After a number of high-profile ISKCON gurus and senior Prabhupada disciples began receiving instruction from Maharaja, the GBC passed a resolution in 1995 that, while not specifically mentioning Maharaja by name, nonetheless effectively banned all ISKCON members from associating with him or his teaching. The resolution provided for the possible suspension of ISKCON members who failed to comply. (Collins 2004:222) Averting what would have been a major schism, the offending leaders agreed to desist from any further involvement with Mahārāja. (Rochford, 2007, p. 12)
The GBC was in a difficult situation. Most of its members clearly stated that they did not want to offend Nārāyaṇa Mahārāja. Yet they felt duty-bound to insist, within their own ranks, that Prabhupāda’s teachings and the authority structure he established remain the cornerstone of ISKCON.
The resolution drew a clear boundary. While a major schism was averted, a moderate one did manifest. Others (besides the ISKCON gurus who did comply with the GBC’s directive) chose Nārāyaṇa Mahārāja and his institution over the ISKCON gurus and theirs. They saw the GBC resolution as a direct attack on Nārāyaṇa Mahārāja, though the GBC’s stated attempt was to discipline their own people without casting aspersions on Mahārāja; many left ISKCON with feelings of anger and resentment. The resolution was a turning point both for the GBC, who took a firm stance on an issue about which they had been concerned for several years, and for those faithful to Nārāyaṇa Mahārāja, who found the resolution a justification for their exit from ISKCON.

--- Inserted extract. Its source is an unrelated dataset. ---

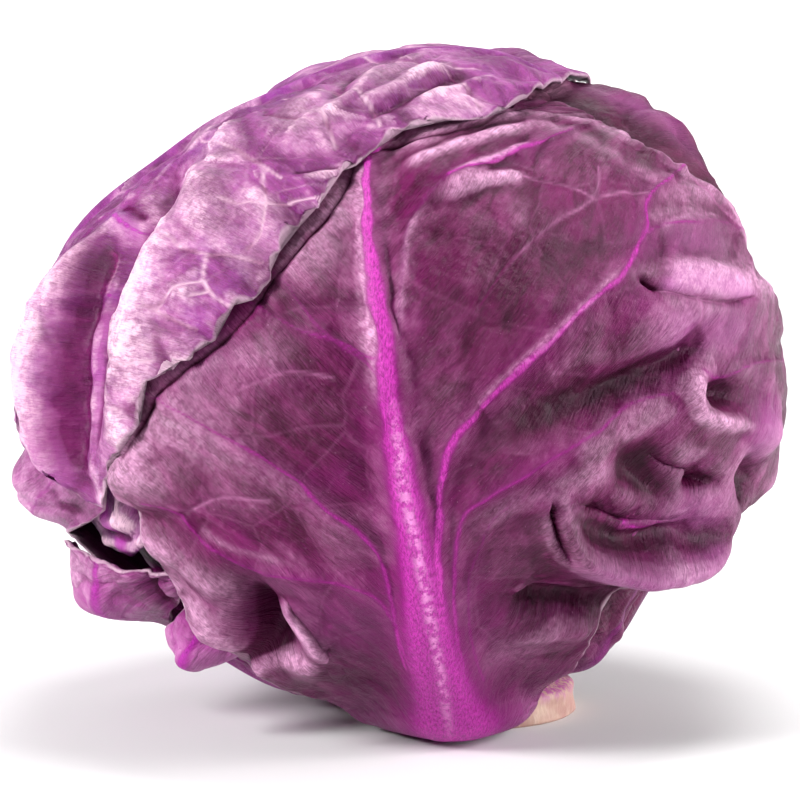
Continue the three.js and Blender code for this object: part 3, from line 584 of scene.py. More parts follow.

With faith in ISKCON’s gurus diminishing with each revelation of a guru’s misdeeds, scores of ISKCON members would join Nārāyaṇa Mahārāja’s maṭha over the next eleven years. These devotees found in Nārāyaṇa Mahārāja someone they could compare to Prabhupāda. An Indian scholar, who, in his seventies, had been celibate for forty years, he was not going to fail them by giving in to sensuality. As ISKCON was trying to make it clear that Nārāyaṇa Mahārāja taught things differently from Prabhupāda, Nārāyaṇa Mahārāja’s followers published books attempting to show not only the similarity in their guru’s teachings but also that Prabhupāda and Nārāyaṇa Mahārāja had once been the best of friends and that Nārāyaṇa Mahārāja had considered Prabhupāda his guru. In the book, My Siksa Guru and Priya Bandhu (My Instructing Guru and Dearmost Friend), Mahārāja states:
Sometimes it sounds to some that I am speaking certain things that [Prabhupāda] has never said. … It cannot be said that there is any real difference between us, since we are in the same bona fide disciplic tree. [Prabhupāda] has written everything in his books. I am not saying anything new. [Prabhupāda] has planted many seeds of bhakti [devotion to Kṛṣṇa]. Some seeds are sprouting, some are growing, some have leaves … But there are many seeds that are drying up. Many devotees have lost their strength and their faith. These creepers which [Prabhupāda] has planted need water to be sprinkled upon them. I want to see [Prabhupāda’s] movement become healthy and strong. (B.V. Nārāyaṇa Mahārāja, 1999, p. 36–8)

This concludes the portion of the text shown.